These dogs were bred at a monastery which bears their name, and were trained by the monks to find lost travelers who used the Swiss passes on their way across Europe.
The St. Bernard is of undoubted Mastiff origin but Newfoundland and Great Pyrenees blood were used to make the breed.
The dogs were gifted with uncanny scenting powers and were credited with having a sure sense of direction, both necessary qualities during the frequent blizzards which struck in the area.
They saved many hundreds of people from death and guided other lost travelers to the warmth of homes when their plight was bad indeed.
The breed naturally gained wide acclaim for its steadfastness, kindliness, strength and courage.
The dogs were sent to various parts of Europe and they became fashionable in England in the days of the “big dog” many years ago.
The heroic St. Bernards attracted thousands of visitors to the Swiss Alps, all anxious to see these four-footed life-savers.
The modern St. Bernard retains many of the characteristics of his forebears and still has a grand reputation for reliability and kindliness.
He is the largest of all breeds known in Australia, really big specimens weighing up to 200 pounds, with the average about 150 pounds.
He is the most decorative animal in the big home.
St. Bernards do not require a great deal of exercise to be kept in good condition, the usual daily walk and romp being sufficient.

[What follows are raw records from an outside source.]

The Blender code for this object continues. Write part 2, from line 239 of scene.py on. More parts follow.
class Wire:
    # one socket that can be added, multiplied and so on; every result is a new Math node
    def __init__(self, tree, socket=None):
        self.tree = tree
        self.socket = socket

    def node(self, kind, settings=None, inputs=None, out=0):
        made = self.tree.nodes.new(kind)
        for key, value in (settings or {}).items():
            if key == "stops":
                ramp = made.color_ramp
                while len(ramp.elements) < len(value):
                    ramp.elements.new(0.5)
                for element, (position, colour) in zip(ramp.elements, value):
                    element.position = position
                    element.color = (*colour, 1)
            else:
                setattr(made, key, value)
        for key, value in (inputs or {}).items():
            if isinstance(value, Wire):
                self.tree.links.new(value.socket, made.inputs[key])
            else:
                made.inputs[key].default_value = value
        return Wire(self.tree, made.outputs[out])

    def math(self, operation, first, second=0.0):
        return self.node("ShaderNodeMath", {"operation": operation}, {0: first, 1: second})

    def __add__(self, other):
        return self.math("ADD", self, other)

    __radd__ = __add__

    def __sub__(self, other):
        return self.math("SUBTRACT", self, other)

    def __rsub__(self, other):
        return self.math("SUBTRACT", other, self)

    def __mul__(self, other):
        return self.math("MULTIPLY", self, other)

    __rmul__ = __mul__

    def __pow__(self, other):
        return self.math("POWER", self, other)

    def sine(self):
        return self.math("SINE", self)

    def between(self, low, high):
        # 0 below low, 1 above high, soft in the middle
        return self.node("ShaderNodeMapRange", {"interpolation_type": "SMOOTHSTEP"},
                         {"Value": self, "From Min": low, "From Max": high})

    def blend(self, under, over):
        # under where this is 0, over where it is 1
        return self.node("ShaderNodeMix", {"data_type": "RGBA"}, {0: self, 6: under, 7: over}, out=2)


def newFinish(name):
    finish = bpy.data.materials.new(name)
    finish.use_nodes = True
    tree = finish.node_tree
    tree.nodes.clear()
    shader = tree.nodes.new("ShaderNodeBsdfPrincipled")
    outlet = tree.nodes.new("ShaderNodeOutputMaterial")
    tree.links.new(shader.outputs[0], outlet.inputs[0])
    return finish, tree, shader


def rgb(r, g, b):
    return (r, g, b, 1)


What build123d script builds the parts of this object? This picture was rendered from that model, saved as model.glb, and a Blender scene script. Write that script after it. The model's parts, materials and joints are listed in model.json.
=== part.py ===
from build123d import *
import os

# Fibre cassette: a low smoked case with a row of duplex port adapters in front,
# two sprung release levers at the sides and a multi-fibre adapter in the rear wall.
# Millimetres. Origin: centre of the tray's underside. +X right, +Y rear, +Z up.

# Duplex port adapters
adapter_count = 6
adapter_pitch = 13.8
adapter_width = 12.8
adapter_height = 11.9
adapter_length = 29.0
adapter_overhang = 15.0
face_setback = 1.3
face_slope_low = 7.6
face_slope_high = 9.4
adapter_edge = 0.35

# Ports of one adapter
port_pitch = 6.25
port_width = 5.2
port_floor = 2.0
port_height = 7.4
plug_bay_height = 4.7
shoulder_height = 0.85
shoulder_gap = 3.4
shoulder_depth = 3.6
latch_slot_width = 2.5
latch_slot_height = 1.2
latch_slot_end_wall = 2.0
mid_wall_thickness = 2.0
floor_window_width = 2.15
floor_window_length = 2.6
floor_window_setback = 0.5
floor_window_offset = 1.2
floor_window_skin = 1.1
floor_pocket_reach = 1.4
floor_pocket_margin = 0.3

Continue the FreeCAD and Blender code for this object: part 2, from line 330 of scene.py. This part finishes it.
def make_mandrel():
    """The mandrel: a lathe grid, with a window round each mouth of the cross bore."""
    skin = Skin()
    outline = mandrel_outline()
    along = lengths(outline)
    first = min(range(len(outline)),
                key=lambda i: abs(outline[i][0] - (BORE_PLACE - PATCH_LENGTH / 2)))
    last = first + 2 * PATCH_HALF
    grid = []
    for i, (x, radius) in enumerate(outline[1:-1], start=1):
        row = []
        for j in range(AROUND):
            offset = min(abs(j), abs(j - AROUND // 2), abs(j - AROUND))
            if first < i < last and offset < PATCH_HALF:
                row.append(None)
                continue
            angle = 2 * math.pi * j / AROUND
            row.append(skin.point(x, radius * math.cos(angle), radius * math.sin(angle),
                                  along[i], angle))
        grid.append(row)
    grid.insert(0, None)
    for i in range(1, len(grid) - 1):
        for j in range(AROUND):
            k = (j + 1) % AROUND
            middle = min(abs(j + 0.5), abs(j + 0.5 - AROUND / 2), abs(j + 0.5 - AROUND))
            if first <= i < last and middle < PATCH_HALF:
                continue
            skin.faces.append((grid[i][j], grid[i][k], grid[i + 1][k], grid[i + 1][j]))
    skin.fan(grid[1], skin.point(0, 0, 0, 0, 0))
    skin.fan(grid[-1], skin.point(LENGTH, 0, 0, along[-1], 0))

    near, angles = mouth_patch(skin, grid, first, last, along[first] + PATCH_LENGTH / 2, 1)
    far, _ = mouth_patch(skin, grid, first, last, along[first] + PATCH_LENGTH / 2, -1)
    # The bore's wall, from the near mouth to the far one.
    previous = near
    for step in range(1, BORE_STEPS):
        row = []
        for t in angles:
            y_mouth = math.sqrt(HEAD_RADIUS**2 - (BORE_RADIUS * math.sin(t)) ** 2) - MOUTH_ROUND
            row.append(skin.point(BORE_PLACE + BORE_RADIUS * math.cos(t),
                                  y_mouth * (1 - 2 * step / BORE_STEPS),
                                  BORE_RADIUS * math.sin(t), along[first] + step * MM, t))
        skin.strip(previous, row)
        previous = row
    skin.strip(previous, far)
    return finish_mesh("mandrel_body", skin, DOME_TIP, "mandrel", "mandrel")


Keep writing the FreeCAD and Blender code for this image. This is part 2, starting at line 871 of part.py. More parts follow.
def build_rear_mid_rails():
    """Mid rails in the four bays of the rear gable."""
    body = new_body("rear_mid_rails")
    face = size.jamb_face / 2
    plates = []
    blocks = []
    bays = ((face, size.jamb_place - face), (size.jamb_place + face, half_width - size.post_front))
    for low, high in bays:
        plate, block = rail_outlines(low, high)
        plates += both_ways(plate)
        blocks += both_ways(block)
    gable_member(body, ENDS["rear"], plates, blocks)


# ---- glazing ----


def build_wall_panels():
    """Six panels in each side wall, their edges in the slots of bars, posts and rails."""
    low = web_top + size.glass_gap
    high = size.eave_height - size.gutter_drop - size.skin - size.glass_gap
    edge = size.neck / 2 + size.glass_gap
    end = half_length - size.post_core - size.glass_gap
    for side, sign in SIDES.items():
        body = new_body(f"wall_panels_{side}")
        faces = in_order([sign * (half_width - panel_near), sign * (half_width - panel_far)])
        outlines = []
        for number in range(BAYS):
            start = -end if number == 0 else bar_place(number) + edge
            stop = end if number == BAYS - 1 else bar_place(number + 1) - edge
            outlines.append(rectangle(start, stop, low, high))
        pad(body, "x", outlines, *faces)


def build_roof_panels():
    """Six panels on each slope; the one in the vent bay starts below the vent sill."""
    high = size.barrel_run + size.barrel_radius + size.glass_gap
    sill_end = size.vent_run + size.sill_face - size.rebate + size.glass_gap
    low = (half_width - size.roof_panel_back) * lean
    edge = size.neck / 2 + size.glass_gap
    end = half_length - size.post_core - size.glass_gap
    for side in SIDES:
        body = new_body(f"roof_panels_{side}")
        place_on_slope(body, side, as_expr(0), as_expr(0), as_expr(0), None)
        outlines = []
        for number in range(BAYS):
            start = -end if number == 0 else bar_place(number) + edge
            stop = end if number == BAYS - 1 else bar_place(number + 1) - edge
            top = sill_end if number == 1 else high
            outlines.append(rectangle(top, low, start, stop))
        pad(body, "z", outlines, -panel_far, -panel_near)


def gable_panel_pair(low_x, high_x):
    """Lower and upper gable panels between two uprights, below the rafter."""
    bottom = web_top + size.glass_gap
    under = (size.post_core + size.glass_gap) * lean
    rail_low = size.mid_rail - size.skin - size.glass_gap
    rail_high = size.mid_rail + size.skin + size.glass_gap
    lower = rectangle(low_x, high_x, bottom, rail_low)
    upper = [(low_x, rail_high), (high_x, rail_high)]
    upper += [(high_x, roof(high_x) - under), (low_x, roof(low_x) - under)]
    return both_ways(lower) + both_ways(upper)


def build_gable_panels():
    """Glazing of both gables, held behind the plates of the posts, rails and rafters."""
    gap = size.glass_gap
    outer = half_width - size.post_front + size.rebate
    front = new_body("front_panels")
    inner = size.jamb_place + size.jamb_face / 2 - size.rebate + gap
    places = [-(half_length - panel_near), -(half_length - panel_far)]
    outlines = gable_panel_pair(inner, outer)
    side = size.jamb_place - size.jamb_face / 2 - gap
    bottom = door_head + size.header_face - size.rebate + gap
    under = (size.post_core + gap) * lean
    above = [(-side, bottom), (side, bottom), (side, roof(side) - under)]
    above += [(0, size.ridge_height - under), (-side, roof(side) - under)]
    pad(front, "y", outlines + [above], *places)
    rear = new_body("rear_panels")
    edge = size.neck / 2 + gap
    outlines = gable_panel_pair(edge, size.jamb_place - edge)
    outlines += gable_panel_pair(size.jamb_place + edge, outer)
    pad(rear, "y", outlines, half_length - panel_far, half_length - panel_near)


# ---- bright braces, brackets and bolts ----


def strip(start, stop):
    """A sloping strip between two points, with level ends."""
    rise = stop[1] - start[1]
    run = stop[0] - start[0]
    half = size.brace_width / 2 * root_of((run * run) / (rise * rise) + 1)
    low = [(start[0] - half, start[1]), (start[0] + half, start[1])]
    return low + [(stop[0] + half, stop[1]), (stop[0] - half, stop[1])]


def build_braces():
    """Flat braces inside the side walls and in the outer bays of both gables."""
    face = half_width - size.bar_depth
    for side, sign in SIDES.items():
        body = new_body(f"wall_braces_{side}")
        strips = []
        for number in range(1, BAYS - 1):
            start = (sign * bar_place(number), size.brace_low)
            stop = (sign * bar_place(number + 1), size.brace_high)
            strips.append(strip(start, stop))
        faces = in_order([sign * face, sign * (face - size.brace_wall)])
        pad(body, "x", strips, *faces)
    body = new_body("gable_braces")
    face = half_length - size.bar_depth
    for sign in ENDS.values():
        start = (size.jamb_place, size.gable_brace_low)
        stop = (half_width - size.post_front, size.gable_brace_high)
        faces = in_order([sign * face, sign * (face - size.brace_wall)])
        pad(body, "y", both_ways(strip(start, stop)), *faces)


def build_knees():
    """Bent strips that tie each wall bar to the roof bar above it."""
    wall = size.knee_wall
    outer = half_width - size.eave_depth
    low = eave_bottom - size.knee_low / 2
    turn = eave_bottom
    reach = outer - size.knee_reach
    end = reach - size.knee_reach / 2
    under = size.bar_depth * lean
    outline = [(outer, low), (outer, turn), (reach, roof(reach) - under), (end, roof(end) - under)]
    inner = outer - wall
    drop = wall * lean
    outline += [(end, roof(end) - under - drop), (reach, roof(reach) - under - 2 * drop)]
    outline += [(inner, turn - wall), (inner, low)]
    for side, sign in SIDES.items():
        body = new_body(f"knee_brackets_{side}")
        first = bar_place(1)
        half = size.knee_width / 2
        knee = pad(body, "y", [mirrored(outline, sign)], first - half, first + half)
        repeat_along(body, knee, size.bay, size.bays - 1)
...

Like all moderately long-coated breeds, they should receive plenty of brushing to be kept in good condition, and they make admirable companions for the youngest children.
Naturally kind they will stand any amount of “roughing” from tiny tots and can be trained for almost any purpose with a minimum of trouble.
They feel the heat in summer but manage quite well if some consideration is given to their comfort in hot places. Show quality of our St. Bernards is good and the demand for puppies is satisfactory.
Such large dogs naturally eat a good deal of food and require a fair amount of attention as puppies to prevent rickets.
All very large dogs have a tendency to rickets in puppyhood and, if neglected at this stage, become unsound in the hindquarters.
However, good quality food with vitamins and plenty of sunshine and exercise will check this tendency in the first few months of life.
The St. Bernard is a big dog standing about 30 inches at the shoulder, with tremendous bone and substance right through.
The head is very imposing with a wide, massive skull and well-developed cheekbones.
The muzzle is short and deep and should be deeper at the stop than it is in length.
The head has wrinkles and well-developed flews.
The nose must be very well developed with a wide, generous nostril. The ears are moderately small and drop to this side of the head without a fold.
The correct expression is essential – it should be kindly, bright and dignified.
Any tendency to viciousness or ill-temper must be discouraged in a dog of this size.
The correct color is red, light or dark brindle. White markings are necessary, and these should be found as a noseband, blaze, or on the chest and tip of the tail.
A dark mask is preferred, provided it does not give the dog a hard expression.
The tail is a natural one and is long and thick at the root.